今月の法話

■「大師は弘法に取られ、太閤は秀吉に取られる」【2018年6月の法話】

 

 先日まで、「寒い、寒い」と言っていたような気が致しますが、もう六月がやってくるわけでございます。恐らく、アッという間に十二月が来て、今年が終わり、また、次の年がやってくるのではないかと思います。

 さて、六月と言えば、私たちは当山の開祖であられます弘法大師空海さまの誕生月であります。ちょうど先月のGW明けに四国遍路の巡拝に行かせてまいりました。四国のお遍路巡拝はお大師さんが歩かれた地を私たちも御大師さまと同じように歩き、功徳を積ませて頂きたいということから、長年、多くの皆様が歩かれ、信仰されてきました。

 お大師さまは皆様ご存知の通り、中国、唐に渡り、真言密教を日本へ持って帰ってこられ、真言宗という宗派を開かれ、教えを広められました。今の私たちがあるのは間違いなくお大師さまのお陰であります。もちろん、一二〇〇年間絶えることなく、御大師さまの教えが続いてきた、この事実だけでも御大師さまの功績は素晴らしく、有難いものでございますけれども、私がお大師さまについてお話させていただくときに、特に声を大きくして皆様にお伝えさせていただきたいことが他にもございます。

 お大師さまは真言密教という教えを日本に持って帰ってこられただけでありません。中国から小麦、唐辛子、そしてうどん製法技術、また満濃池で知られる、香川のため池の土木工事の知識や技術も持って帰って来られました。このほかにも日本で初めての学校となる綜芸種智院を創設されたり、いろは歌を考えられて、文字の読めない民衆に教育されたりされました。私たちの今の生活、日本の文化の礎を築かれた方といえると思います。仏教だけでなく、教育、芸術、技術まで様々な分野で、我々衆生を救ってくださったというのが、お大師さまこと弘法大師空海さまでございます。

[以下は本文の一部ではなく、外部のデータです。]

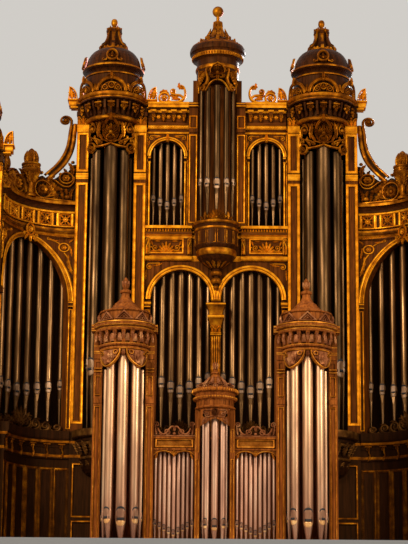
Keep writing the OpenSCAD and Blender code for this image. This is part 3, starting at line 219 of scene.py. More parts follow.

 お大師さまは「即身成仏、密厳国土、済世利人」を掲げられて、常に衆生済度のために尽くされてこられました。自分だけのためという小さな欲のために生きるのではなく、社会のため、人のために生きる、「大欲」を持ちなさいと言われました。私たちは常に弱い存在です。何か自分に不利益なこと、面倒なことがあると、どうしても自分だけのことを考えて行動していまいがちです。また、頭ではわかっていてもなかなか実践できないのもよくわかります。お大師さまは私たち僧侶に「我々真言行者は一生修行者である」と言われました。少しでもお大師さまに近づけるよう自分の行いは日々間違っていないか、また、言い訳ばかりしていないか、自分の日々の振り返りも兼ねて、また、皆様にもお大師さまのような心を持とうと思っていただきたくて、今月の霊峰を書かせていただきました。

 六月十五日(金)十一時より当山お大師堂にて、お大師さまの誕生を祝う「降誕会」法要を執り行いますので、お時間ある方はぜひ、お参りいただき、お大師さまのご縁に触れられてみてはいかがかなと思います。